Records for this exercise:
====================

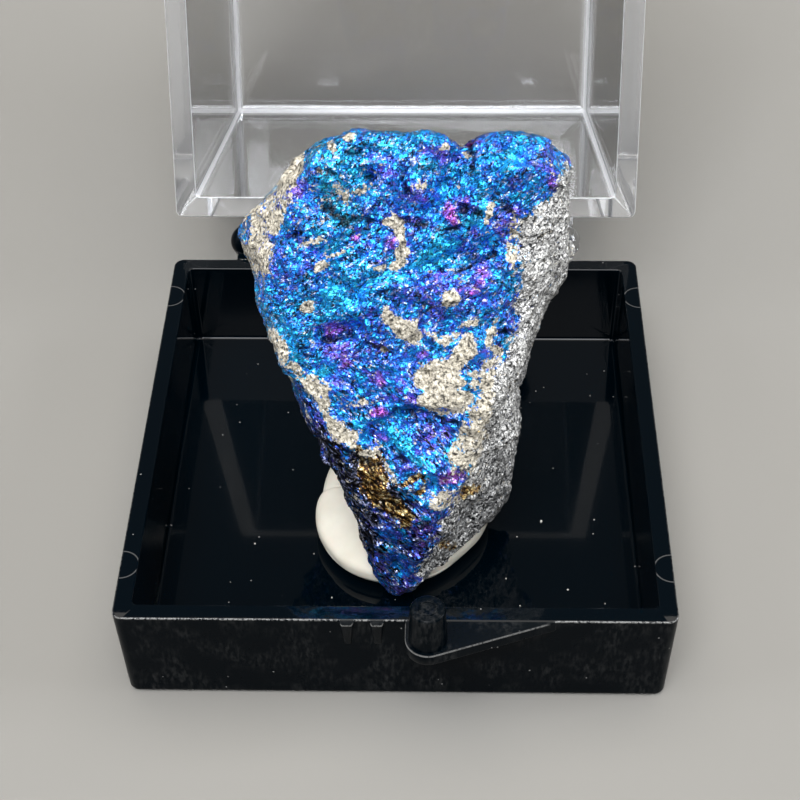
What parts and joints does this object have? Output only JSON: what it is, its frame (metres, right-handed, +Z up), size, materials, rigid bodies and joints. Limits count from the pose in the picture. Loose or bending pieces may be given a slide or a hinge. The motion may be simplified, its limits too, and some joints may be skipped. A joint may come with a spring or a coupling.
{
  "type": "boxed peacock ore specimen",
  "caption": "Upright slab of blue iridescent peacock ore pressed into putty inside a small square specimen box with a low black tray and a clear hinged lid that stands open",
  "frame": {"origin": "centre of the tray's underside, on the surface that the box stands on", "axes": "+X to the right seen from the catch side, +Y from the catch towards the hinge, +Z up"},
  "size_m": [0.041, 0.0925, 0.0532],
  "materials": {
    "black_plastic": "polished black styrene, satin outside with scuffs and dust",
    "clear_plastic": "clear polished styrene",
    "mineral_putty": "smooth matte off-white putty",
    "tarnished_ore": "granular metallic sulphide with blue and violet tarnish and pale grey matrix"
  },
  "bodies": {
    "tray": {"base_tray": "black_plastic", "putty": "mineral_putty", "peacock_ore": "tarnished_ore"},
    "cover": {"lid": "clear_plastic"}
  },
  "joints": [
    {"name": "lid_hinge", "type": "hinge", "parent": "tray", "child": "cover", "pos_m": [0, 0.02275, 0.0094], "axis": [1, 0, 0], "range_deg": [0, 111]}
  ]
}
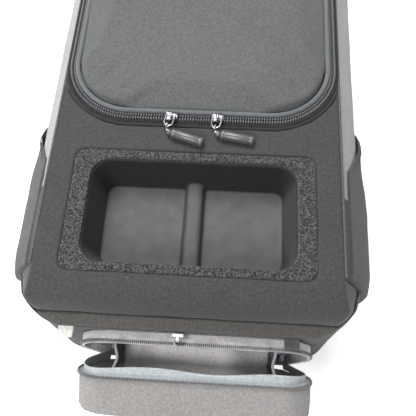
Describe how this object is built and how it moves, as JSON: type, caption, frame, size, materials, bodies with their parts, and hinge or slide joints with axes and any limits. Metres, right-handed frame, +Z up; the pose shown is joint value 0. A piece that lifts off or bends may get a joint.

====================

What is asked:
Scan the material above and determine how many lines include the word "pose"; report only the number.

Completed task:
2